■ Set exercise
Each line below should be reproduced without any alteration.

■ Dataset section
***

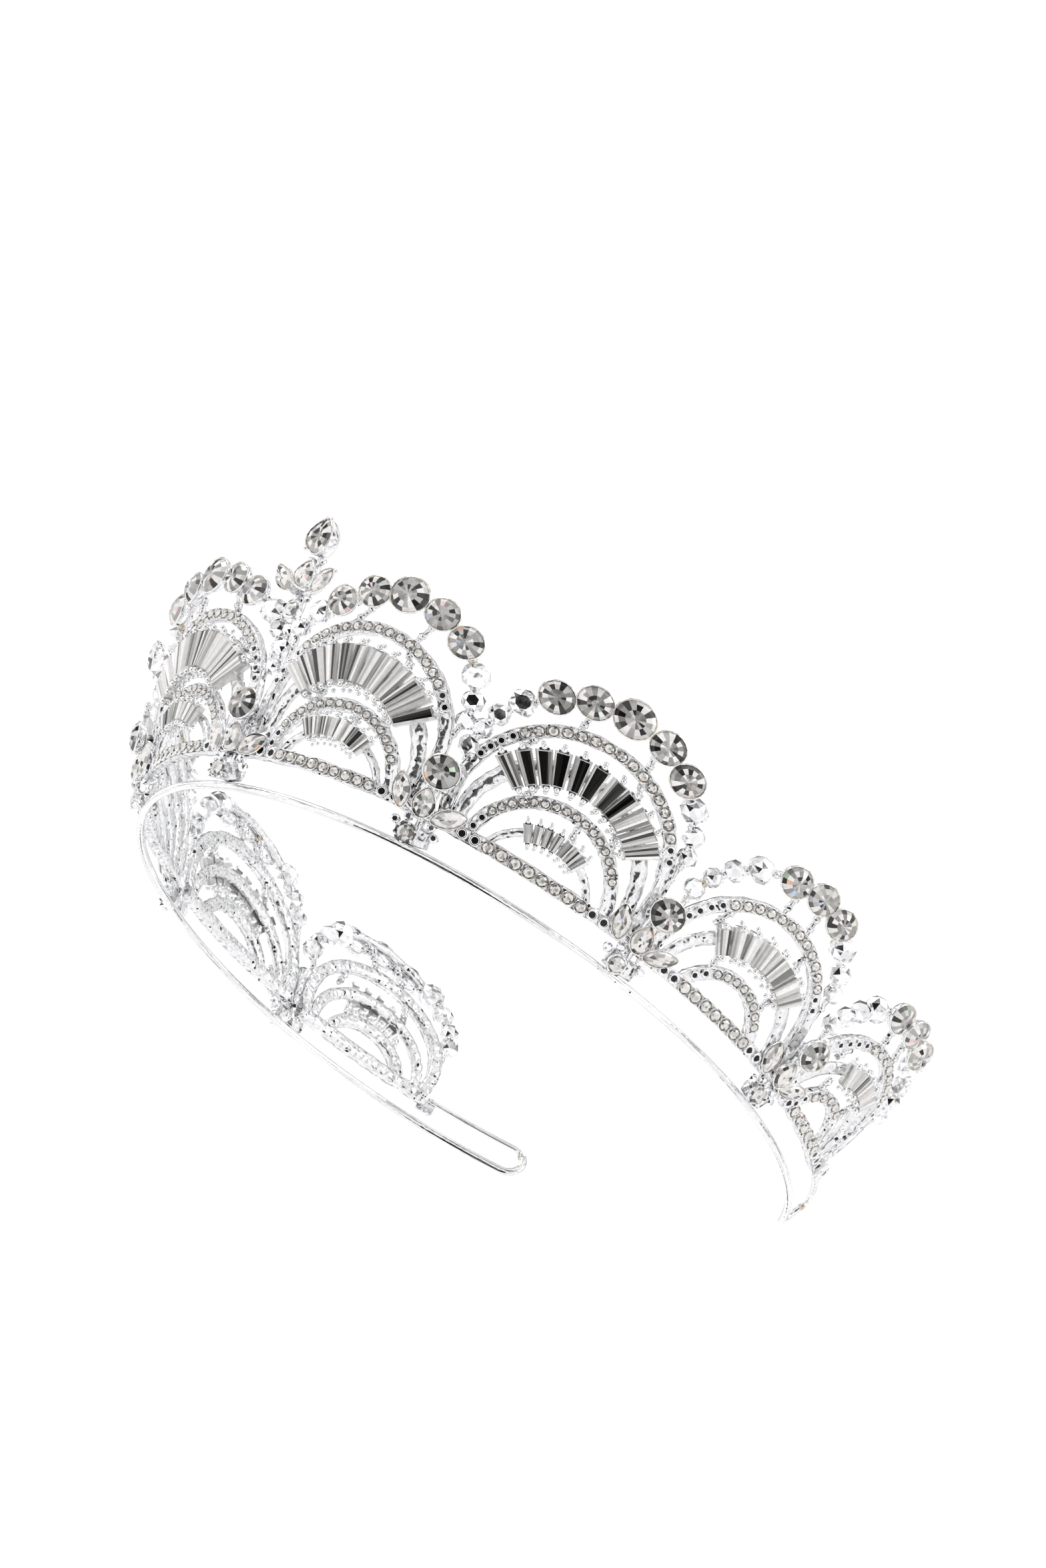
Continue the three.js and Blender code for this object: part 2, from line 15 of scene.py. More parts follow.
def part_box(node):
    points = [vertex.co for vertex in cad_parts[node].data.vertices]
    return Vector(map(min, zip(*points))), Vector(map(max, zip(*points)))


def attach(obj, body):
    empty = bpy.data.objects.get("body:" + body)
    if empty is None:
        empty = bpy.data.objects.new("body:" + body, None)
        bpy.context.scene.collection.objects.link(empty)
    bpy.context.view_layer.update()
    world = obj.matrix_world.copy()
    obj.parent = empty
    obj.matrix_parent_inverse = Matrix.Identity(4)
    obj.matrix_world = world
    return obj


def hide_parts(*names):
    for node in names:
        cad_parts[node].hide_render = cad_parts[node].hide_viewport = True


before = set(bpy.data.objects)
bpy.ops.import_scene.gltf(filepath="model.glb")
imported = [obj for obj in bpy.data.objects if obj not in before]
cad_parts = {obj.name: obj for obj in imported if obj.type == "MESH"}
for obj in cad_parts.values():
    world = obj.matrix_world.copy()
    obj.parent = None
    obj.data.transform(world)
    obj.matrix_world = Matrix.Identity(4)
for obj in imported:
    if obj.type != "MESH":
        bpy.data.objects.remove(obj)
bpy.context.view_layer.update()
MM = 0.001

# ---------- the band's plan and the leaning wall, in millimetres ----------

BAND_THICKNESS = 1.3
BAND_HEIGHT = 1.6
BAND_RADII = (48, 65, 83, 88, 75, 72)
RADIUS_SPACING = 35
FRONT_LEAN = 9.7
SIDE_LEAN = 23
LEAN_SETTLES_AT = 75
CLUSTERS_AT = (0, 40.2, 83.4, 123.5)
ORNAMENT_END = 157.5
LOOP_END = 178.5
LOOP_HEIGHT = 6.6
RETURN_WIRE = 1.1
BAND_TURN = 130
PLAN_STEP = 0.5

FRONT_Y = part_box("head_band")[0].y / MM + BAND_THICKNESS / 2


def lerp(a, b, t):
    return a + (b - a) * t


def band_radius(along):
    place = min(along / RADIUS_SPACING, len(BAND_RADII) - 1.001)
    i = int(place)
    return lerp(BAND_RADII[i], BAND_RADII[i + 1], place - i)


def draw_plan():
    plan = [(0.0, 0.0, 0.0)]
    along = 0.0
    while along < LOOP_END + 5:
        x, y, last = plan[-1]
        turn = last + PLAN_STEP / band_radius(along + PLAN_STEP / 2)
        middle = (turn + last) / 2
        plan.append((x + PLAN_STEP * math.cos(middle), y + PLAN_STEP * math.sin(middle), turn))
        along += PLAN_STEP
    return plan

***

■ The solution
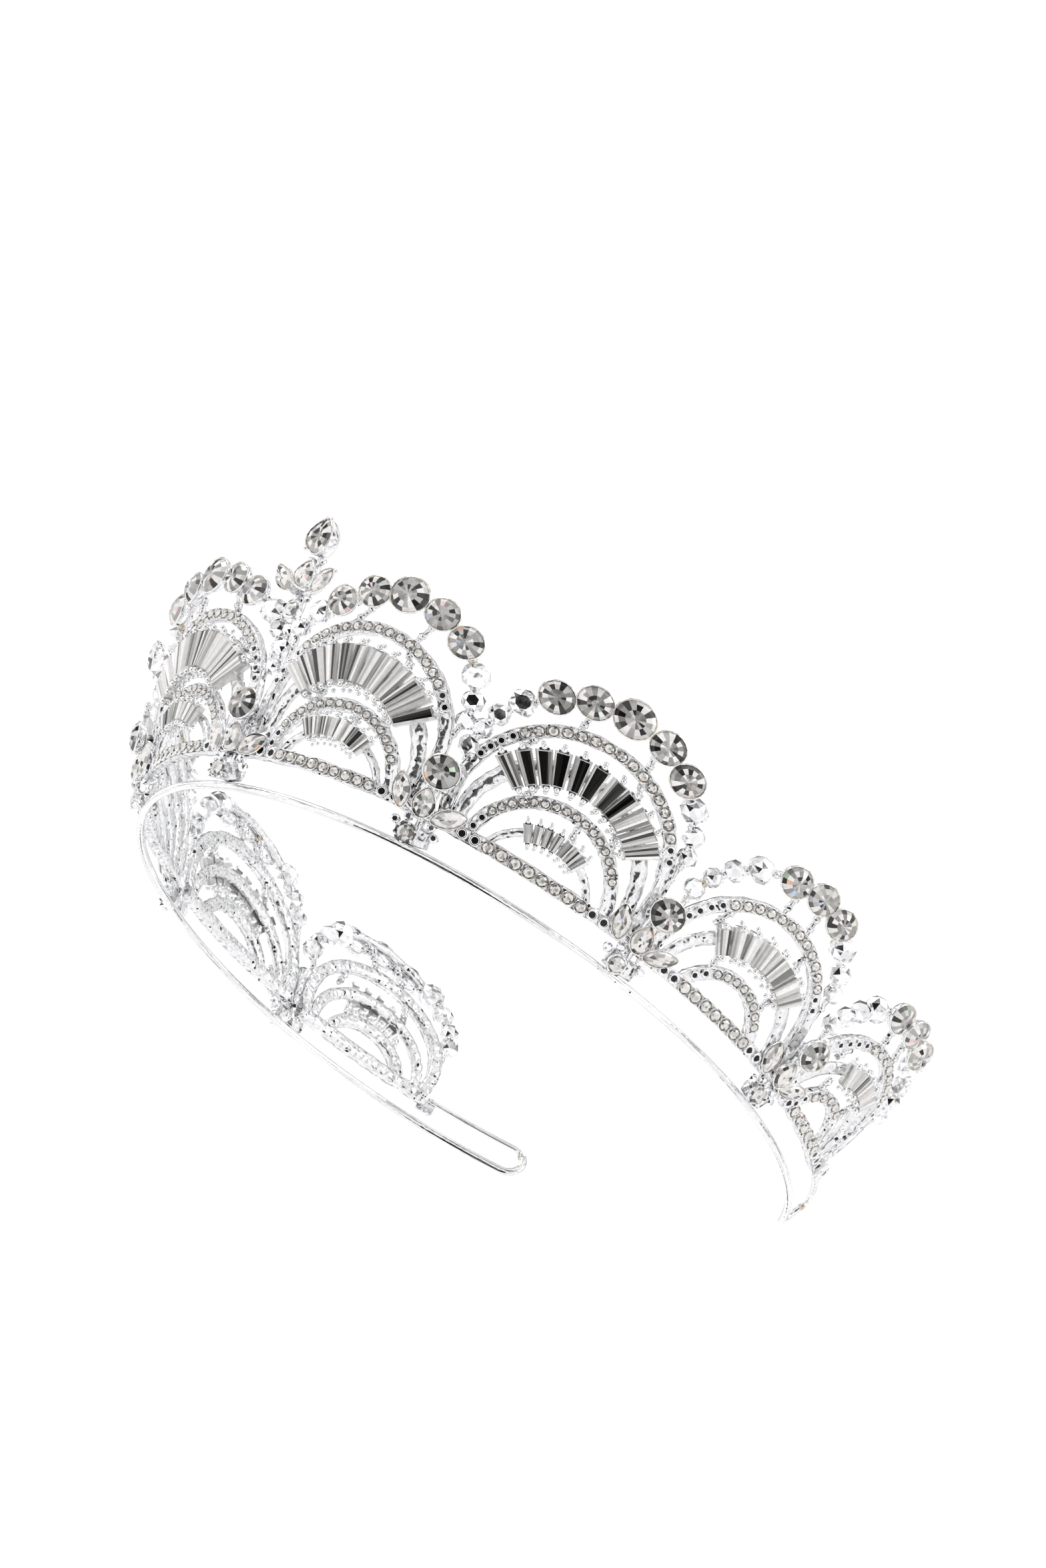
Continue the three.js and Blender code for this object: part 2, from line 15 of scene.py. More parts follow.
def part_box(node):
    points = [vertex.co for vertex in cad_parts[node].data.vertices]
    return Vector(map(min, zip(*points))), Vector(map(max, zip(*points)))


def attach(obj, body):
    empty = bpy.data.objects.get("body:" + body)
    if empty is None:
        empty = bpy.data.objects.new("body:" + body, None)
        bpy.context.scene.collection.objects.link(empty)
    bpy.context.view_layer.update()
    world = obj.matrix_world.copy()
    obj.parent = empty
    obj.matrix_parent_inverse = Matrix.Identity(4)
    obj.matrix_world = world
    return obj


def hide_parts(*names):
    for node in names:
        cad_parts[node].hide_render = cad_parts[node].hide_viewport = True


before = set(bpy.data.objects)
bpy.ops.import_scene.gltf(filepath="model.glb")
imported = [obj for obj in bpy.data.objects if obj not in before]
cad_parts = {obj.name: obj for obj in imported if obj.type == "MESH"}
for obj in cad_parts.values():
    world = obj.matrix_world.copy()
    obj.parent = None
    obj.data.transform(world)
    obj.matrix_world = Matrix.Identity(4)
for obj in imported:
    if obj.type != "MESH":
        bpy.data.objects.remove(obj)
bpy.context.view_layer.update()
MM = 0.001

# ---------- the band's plan and the leaning wall, in millimetres ----------

BAND_THICKNESS = 1.3
BAND_HEIGHT = 1.6
BAND_RADII = (48, 65, 83, 88, 75, 72)
RADIUS_SPACING = 35
FRONT_LEAN = 9.7
SIDE_LEAN = 23
LEAN_SETTLES_AT = 75
CLUSTERS_AT = (0, 40.2, 83.4, 123.5)
ORNAMENT_END = 157.5
LOOP_END = 178.5
LOOP_HEIGHT = 6.6
RETURN_WIRE = 1.1
BAND_TURN = 130
PLAN_STEP = 0.5

FRONT_Y = part_box("head_band")[0].y / MM + BAND_THICKNESS / 2


def lerp(a, b, t):
    return a + (b - a) * t


def band_radius(along):
    place = min(along / RADIUS_SPACING, len(BAND_RADII) - 1.001)
    i = int(place)
    return lerp(BAND_RADII[i], BAND_RADII[i + 1], place - i)


def draw_plan():
    plan = [(0.0, 0.0, 0.0)]
    along = 0.0
    while along < LOOP_END + 5:
        x, y, last = plan[-1]
        turn = last + PLAN_STEP / band_radius(along + PLAN_STEP / 2)
        middle = (turn + last) / 2
        plan.append((x + PLAN_STEP * math.cos(middle), y + PLAN_STEP * math.sin(middle), turn))
        along += PLAN_STEP
    return plan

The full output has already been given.